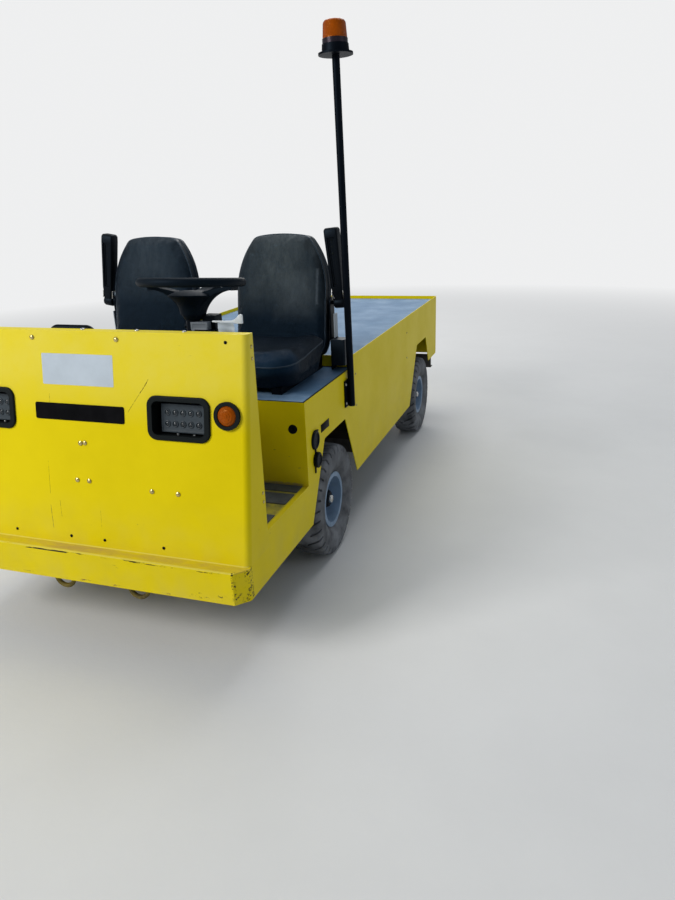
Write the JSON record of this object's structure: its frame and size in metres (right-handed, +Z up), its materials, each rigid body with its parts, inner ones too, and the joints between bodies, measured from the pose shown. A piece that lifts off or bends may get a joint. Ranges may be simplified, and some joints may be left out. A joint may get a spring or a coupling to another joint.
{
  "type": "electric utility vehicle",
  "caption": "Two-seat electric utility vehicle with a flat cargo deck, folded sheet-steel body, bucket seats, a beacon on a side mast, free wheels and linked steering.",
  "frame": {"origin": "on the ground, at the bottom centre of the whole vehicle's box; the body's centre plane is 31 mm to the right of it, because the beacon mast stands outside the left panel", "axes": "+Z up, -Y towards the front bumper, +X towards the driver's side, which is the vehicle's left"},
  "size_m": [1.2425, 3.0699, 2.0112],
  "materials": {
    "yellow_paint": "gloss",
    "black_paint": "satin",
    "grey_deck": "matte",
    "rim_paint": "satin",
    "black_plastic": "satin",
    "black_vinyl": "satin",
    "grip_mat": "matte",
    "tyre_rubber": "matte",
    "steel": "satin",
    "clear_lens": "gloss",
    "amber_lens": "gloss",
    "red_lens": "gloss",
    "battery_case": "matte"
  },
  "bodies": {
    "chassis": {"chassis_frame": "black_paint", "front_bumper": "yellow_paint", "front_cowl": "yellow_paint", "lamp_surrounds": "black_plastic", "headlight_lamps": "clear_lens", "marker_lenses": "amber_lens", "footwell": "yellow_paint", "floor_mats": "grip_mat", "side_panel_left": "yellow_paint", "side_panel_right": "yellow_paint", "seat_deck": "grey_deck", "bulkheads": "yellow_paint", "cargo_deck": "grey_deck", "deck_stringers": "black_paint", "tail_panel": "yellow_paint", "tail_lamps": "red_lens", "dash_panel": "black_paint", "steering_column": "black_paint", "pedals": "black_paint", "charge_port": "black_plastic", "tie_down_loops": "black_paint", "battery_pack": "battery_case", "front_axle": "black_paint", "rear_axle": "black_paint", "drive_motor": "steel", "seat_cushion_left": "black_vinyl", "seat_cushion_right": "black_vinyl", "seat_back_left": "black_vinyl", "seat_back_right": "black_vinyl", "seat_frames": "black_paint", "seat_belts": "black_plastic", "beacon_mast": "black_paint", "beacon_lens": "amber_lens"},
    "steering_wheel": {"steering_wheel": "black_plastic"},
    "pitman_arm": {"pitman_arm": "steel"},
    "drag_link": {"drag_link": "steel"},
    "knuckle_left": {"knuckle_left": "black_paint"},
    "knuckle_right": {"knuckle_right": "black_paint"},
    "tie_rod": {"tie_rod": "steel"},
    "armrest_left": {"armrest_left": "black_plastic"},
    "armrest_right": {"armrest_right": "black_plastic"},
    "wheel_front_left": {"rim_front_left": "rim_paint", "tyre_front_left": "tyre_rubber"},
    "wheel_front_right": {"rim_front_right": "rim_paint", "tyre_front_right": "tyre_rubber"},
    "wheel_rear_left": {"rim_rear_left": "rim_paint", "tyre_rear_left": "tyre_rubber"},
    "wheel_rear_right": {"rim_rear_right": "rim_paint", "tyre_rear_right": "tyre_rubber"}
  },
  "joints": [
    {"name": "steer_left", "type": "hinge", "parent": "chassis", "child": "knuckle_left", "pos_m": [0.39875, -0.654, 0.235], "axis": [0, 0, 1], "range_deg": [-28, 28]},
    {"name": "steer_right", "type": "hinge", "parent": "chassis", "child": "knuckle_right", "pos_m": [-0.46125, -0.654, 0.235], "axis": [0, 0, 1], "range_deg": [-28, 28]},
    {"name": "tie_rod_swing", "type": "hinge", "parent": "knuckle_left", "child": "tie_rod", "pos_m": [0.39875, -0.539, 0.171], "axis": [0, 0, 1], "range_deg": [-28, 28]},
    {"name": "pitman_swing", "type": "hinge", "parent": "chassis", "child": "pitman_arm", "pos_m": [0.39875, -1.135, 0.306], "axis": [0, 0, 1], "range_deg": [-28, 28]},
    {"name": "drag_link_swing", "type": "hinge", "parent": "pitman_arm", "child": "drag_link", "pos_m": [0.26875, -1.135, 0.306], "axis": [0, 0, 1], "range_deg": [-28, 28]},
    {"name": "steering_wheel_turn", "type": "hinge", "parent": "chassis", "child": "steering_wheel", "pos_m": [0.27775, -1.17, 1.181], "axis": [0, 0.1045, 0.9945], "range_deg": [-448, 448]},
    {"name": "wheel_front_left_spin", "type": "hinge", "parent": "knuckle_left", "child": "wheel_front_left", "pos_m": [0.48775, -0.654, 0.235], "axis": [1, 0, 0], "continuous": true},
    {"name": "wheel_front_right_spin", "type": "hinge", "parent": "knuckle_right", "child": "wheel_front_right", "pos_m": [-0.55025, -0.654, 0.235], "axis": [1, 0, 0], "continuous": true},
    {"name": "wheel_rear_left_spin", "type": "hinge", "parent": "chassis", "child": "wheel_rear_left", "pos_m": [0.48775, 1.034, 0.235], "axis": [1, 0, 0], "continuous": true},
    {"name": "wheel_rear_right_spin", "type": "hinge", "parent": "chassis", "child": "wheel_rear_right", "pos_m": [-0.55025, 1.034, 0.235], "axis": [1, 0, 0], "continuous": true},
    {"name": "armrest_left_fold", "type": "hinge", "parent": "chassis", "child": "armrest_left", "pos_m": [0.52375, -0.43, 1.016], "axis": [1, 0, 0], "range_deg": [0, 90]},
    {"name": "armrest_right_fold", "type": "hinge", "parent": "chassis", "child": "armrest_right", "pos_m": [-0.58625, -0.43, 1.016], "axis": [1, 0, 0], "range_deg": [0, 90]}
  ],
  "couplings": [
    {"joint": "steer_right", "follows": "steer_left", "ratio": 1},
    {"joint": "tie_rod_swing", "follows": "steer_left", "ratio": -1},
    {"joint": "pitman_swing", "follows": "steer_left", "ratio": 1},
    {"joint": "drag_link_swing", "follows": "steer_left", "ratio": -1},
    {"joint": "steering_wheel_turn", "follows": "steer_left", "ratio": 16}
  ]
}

+ + +

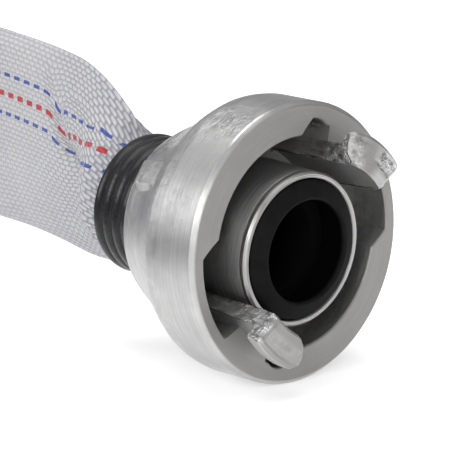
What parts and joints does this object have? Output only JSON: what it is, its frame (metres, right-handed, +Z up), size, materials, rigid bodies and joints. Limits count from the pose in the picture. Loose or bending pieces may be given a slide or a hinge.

+ + +

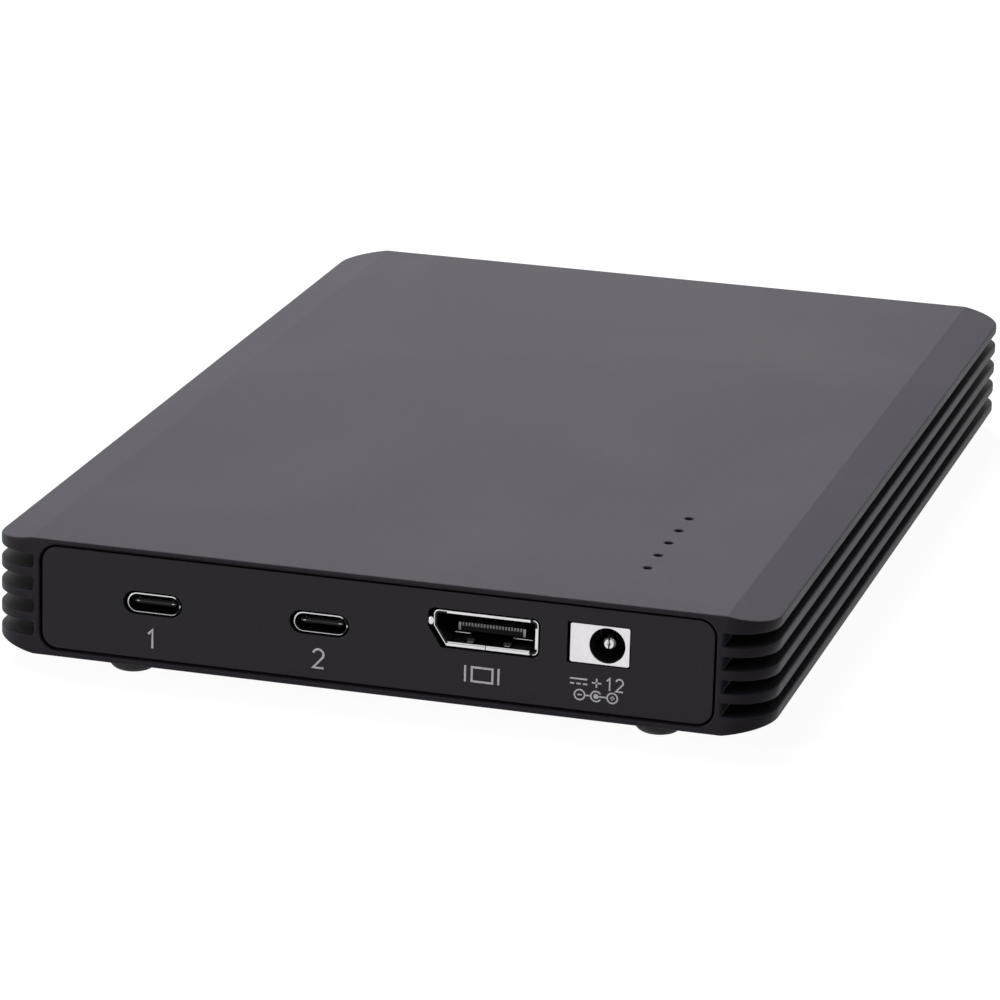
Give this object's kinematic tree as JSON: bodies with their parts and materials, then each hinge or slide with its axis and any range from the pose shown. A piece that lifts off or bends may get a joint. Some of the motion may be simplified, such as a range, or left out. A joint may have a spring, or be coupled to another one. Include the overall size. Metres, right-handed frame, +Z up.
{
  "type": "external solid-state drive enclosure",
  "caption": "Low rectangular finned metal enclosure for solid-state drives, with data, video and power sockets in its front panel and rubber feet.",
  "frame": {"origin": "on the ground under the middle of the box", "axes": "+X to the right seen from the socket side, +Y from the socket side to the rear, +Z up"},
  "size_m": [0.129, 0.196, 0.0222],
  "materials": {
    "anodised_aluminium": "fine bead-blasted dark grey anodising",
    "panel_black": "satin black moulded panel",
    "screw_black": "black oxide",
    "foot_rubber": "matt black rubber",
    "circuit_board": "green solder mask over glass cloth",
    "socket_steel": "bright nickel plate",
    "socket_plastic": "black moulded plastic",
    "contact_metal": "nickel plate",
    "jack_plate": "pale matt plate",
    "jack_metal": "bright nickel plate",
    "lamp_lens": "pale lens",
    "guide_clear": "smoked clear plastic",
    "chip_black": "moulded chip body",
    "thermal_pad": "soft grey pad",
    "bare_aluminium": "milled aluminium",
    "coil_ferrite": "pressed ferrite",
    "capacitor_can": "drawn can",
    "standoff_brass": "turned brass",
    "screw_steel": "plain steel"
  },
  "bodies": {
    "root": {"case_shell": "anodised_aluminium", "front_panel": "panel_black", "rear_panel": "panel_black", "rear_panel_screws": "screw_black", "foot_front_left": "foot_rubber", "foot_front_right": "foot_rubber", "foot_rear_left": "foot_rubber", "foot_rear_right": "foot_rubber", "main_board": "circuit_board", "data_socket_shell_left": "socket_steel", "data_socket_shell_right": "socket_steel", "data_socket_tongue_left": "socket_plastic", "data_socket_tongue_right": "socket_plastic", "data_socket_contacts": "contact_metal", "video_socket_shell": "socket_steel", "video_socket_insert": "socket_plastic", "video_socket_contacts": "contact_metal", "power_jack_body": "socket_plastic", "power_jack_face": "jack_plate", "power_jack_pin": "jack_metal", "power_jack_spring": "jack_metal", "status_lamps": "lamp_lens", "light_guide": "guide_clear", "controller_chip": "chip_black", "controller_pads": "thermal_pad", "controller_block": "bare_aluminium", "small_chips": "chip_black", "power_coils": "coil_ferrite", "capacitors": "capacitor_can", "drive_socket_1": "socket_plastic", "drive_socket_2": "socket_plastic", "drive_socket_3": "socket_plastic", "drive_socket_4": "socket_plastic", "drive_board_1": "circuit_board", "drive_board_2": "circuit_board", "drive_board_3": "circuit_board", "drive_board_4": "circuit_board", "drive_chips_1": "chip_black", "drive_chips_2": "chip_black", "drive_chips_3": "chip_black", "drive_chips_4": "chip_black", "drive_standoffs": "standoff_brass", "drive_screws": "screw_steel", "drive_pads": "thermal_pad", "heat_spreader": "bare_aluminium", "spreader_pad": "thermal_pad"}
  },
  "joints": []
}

+ + +

* SHORT PROBLEM:
In the entries above, find every line with the word "shown" and list it.

* EXERCISE RESULT:
Write the JSON record of this object's structure: its frame and size in metres (right-handed, +Z up), its materials, each rigid body with its parts, inner ones too, and the joints between bodies, measured from the pose shown. A piece that lifts off or bends may get a joint. Ranges may be simplified, and some joints may be left out. A joint may get a spring or a coupling to another joint.
Give this object's kinematic tree as JSON: bodies with their parts and materials, then each hinge or slide with its axis and any range from the pose shown. A piece that lifts off or bends may get a joint. Some of the motion may be simplified, such as a range, or left out. A joint may have a spring, or be coupled to another one. Include the overall size. Metres, right-handed frame, +Z up.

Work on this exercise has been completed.